You are close. Follow the hordes, don’t stop for the
overpriced pizza or pasta, go on to San Marco square. You won’t miss it. After the
twists and turns of Venice back alleys it is sprawling and wide and open. To be
sure, compared to getting lost in the streets it’s not as fun, but its worth
waiting in the line to go into the cathedral for thirty minutes. While you wait
you can watch the first digital clock in existence. It has a twenty-four hour hand
that spins through the zodiac while every five minutes the minutes roll over to
mark time’s passage. You must watch, for the line moves fast and you wont have
many chances to see it move.
Once inside the church, we paid the three euros to see the
treasure. Inside we found: St Pete’s leg discovered in 971 (begging the
question, where was it kicking around?), a shrunken hand, various ribs, teeth
and fingerbones encased in rock crystal or glass and locked away with golden
hinges and jeweled locks, and the piece de resistance, a rock. At least, that’s
all it appeared to be to me at first inspection. Rather than being encased in
rock glass it was mounted in the center of a crucifix. Raquel deduced this
could mean only mean it wasn’t any rock, but the rock, that is the most famous rock in Christian history. That’s
right. We saw the rock that some dude through at Jesus’s head. Upon closer
inspection, I reckon I saw some blood still on it. Chilling.

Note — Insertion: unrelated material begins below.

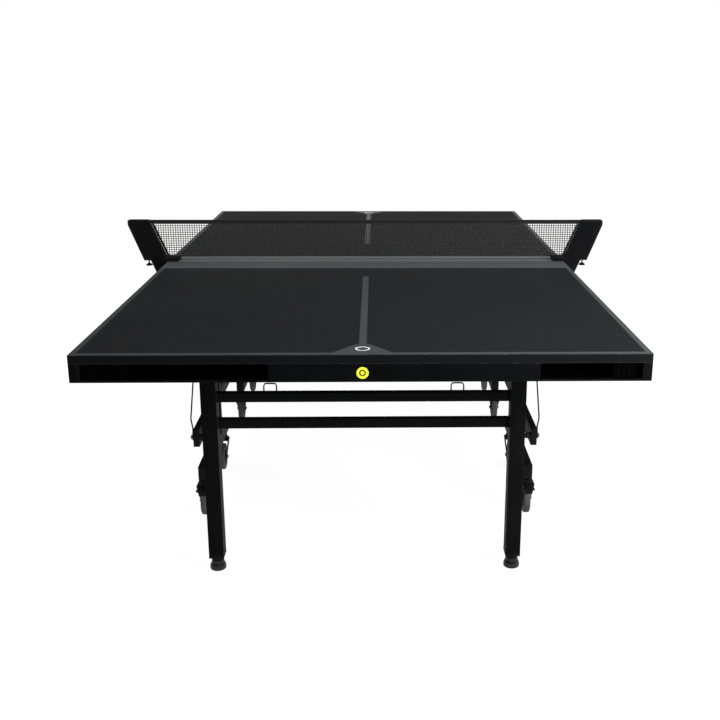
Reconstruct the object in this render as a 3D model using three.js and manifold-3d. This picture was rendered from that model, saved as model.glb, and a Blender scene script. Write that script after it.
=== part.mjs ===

Legs seen and rocks admired we set back out into Venice to
get lost again. We managed to do so quite well, only this time in conversation with
an English literature professor and his main squeeze from Denmark near a
shimmering pool of beer. We talked of past injuries, my inevitable fame, and
the importance of travelling to famous places and keeping the hell away from
famous places. The conversation flowed
quite easily we stayed late enough to nearly miss our train, but thankfully we
piled upon it with nary a hitch, and were off to Lugano.
Thus my tale is completed. Italy: 5 cities in 5 days. I do
not advise travelling like this, it is a tiring and smelly but then again, when
every day’s an adventure of fresh horizons, with new people to meet and great
places to snub its certainly better than a week at the office. Your turn.